According to the IPCC, the global average temperature increase of 0.74C (1.33F) over the last century occurred in two phases. First there was an increase of 0.35C (0.63F) in the global average temperature from the 1910s to the 1940s, followed by a slight cooling of 0.1C (0.18F), and then a rapid warming of 0.55C (0.99F) up to the end of 2006. Warming has continued since the IPCC’s last assessment came out, with 2010 tying 2005 for the warmest year on record. The mid-century dip in global average temperatures was caused by industrialization after World War II, which led to increased pollution from aerosol sulfates. Some aerosols tend to have a cooling effect. The slight drop in global average temperature observed mid-century, therefore, has been accounted for and does nothing to disprove climate change.

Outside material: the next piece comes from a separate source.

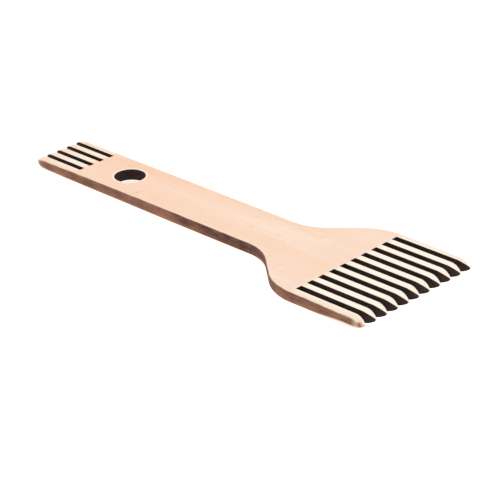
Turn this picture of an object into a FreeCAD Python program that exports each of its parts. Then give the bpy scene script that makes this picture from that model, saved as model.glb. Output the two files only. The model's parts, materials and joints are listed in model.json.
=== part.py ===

In addition, scientists have modeled historical conditions with the best estimates of natural (e.g., volcanic eruptions) and human-made (e.g., increased concentration of greenhouse gases in the atmosphere, aerosol sulfates from industrial activities) factors that affect climate. The figure shows that the models capture very well the observed “cooling” from 1940 to 1970, which as explained above, was due to sulfate aerosols from industrial activity. The volcanic eruption in 1963 (vertical line showing the eruption from volcano Agung in Indonesia) also played a role. Particles from large volcanic eruptions enter the stratosphere and remain there for long periods of time cooling surface temperatures for a few years. The models cannot replicate the observed overall warming in the last 100 years if only natural factors affecting our climate are considered. Model simulations that take into account both natural factors that affect climate and the observed increased concentration of greenhouse gases in the atmosphere explain very well the observed overall warming of our planet.

(IPCC 4th Assessment Working Group I, FAQs 2.1, 3.1 and 9.2. NASA Goddard Institute for Space Studies, Global Temperature in 2011, Trends, and Prospects.)

physical science chart
Global Mean Temperatures from Observations & Simulations.
Source: IPCC.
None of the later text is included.